The Frenchies are coming!

It was an early rise to drive and catch the ferry from Sydney over to Channel-Port Aux Basques over in Newfoundland. With the luxury of pre-booked tickets there was no question of getting on board, but the wait to do so was the usual hour or two, lined up dockside.

With Charlotte and Vanastasia safely locked away, Alex, Heidi and I rode the elevator to the 9th level deck and found a decent place to sit. One of the more mundane things that a western person takes for granted is electricity – and with a laptop, ipad, phone, bluetooth headphones, spare phone battery and electric beard trimmer, it was something of a necessity for my sanity and entertainment.

I’d managed to create a little cigarette lighter to powerboard setup that works brilliantly when Charlotte’s engine is running, but not so good (as I might have previously alluded to) when parked overnight (#flatbatterysyndrome).
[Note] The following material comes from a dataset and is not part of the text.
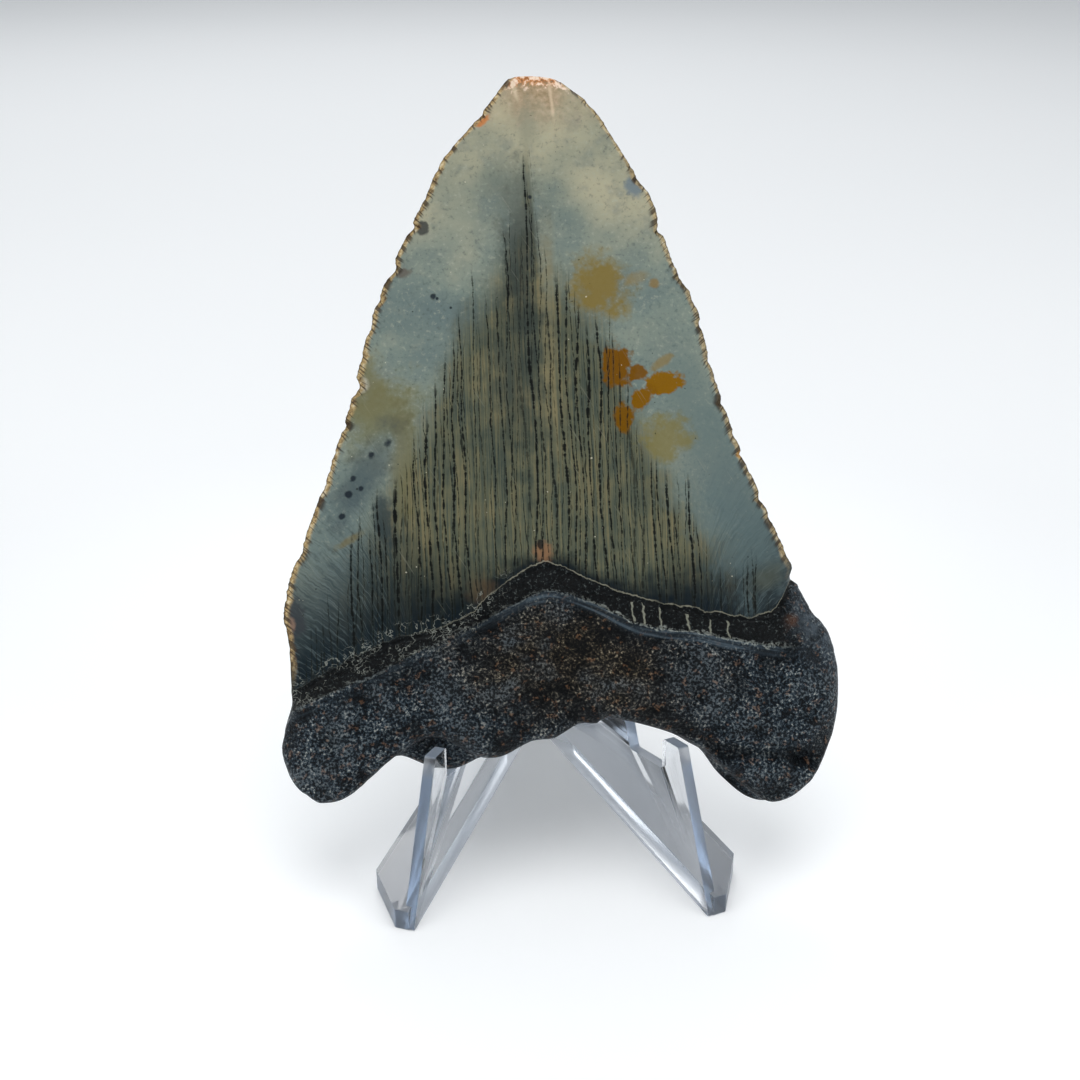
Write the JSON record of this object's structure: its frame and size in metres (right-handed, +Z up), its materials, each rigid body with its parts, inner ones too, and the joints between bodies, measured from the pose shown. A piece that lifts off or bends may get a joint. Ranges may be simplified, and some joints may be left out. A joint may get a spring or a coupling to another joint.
{
  "type": "megalodon tooth",
  "caption": "Large triangular fossil shark tooth with serrated edges and a dark two-lobed root, leaning back on a clear plastic display stand.",
  "frame": {"origin": "centre of the bounding box at the level of the foot flanges, where the stand meets the surface", "axes": "+Z up, -Y towards the shown face of the tooth and the front feet of the stand, +X to the viewer's right"},
  "size_m": [0.1006, 0.077, 0.1345],
  "materials": {
    "fossil": "grey-green satin enamel with dark cracks on the crown, matt brown-black root",
    "clear_plastic": "clear gloss with a slight blue cast at the edges"
  },
  "bodies": {
    "root": {"tooth": "fossil", "stand_left_half": "clear_plastic", "stand_right_half": "clear_plastic"}
  },
  "joints": []
}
It’s a endless cycle of charge during the day, discharge during the night (not that type of discharge!), and as this was early morning most of my devices were a little low on juice

Fortunately the ferry had copious amounts of (now what do I call them – sockets, outlets, power points, meh who cares) right by our seats, so out came the powerboard and we hooked every device up to charge.

This being the Newfoundland ferry, and me being the “she’ll be right” sort of guy I am, I was happy to cover them with a jacket and go explore the boat. It’s the usual ocean crossing ferry – 10 or so decks high, comfortable seats, bars, cabins for those that want to pay for them – quite exorbitantly I must say. Interestingly many of the seating areas on the “entertainment deck” are labelled with “no sleeping area” to stop people stretching out and snoring (that being restricted to the next deck up where lights are dimmed and people whisper. Being a day trip not a problem, but it’s the same ferry on the way back so I sort of see the point.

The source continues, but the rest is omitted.